5. There's a 12-story-high pyramid made of 55 tons of fiberglass on the flatlands of Kozenki outside Moscow, that does nothing - except re-arrange the energy fields and karma of the hundreds of thousands of people who go there to spend a little time.

The Russian cosmonauts and many of their Olympic athletes have visited it.

It was built by a Ukrainian defense contractor, who has built others across the continent.

6. The Vectrix Corp. electric scooter, built in Middletown, R.I., can accelerate from zero to 50 miles per hour in 6.8 seconds and gets the equivalent of 357 miles per gallon. Expect to spend about 10 grand for one.

7. The photographing of the dead, babies mostly, was a common practice up through the 1800s. The photos were framed and displayed in the family homes.

I know this is true, because I remember a picture of my grandmother's 10th child, who died in childbirth, hung in an elaborate frame in an upstairs foyer of the house I was raised in.

8. The tarentella, the Italian peasant dance, is believed by some to have been a cure for a spider bite. Dance hard and long enough and the venom is dissipated. It gave its name to the Italian wolf spider - the Tarantula. 9. There are at least 10 railways, cog and otherwise, running through New England that will take you on a scenic trip for a price.

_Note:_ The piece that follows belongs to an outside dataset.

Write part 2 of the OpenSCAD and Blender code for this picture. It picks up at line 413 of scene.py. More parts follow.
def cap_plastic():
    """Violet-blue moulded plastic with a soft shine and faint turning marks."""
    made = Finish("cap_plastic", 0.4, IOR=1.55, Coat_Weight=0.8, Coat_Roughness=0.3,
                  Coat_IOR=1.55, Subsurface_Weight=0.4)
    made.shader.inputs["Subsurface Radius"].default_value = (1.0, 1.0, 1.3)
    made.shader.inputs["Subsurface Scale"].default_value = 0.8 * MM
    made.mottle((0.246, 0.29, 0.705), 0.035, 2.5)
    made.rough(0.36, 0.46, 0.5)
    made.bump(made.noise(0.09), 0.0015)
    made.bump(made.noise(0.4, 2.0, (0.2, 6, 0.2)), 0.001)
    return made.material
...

The closest are the Cape Cod Central Railroad in Buzzards Bay and the Berkshire Scenic Railway in Lenox, both in Massachusetts, and the Old Colony & Newport Railway in Newport, R.I..

10. This month, if they haven't already, they are turning on the most powerful atom-smasher ever built, in Meryn, Switzerland.

Proponents think it could show us invisible matter or extra dimensions in space.

Detractors say it could create a black hole that will swallow the earth or emit particles that could burn the planet to a crisp.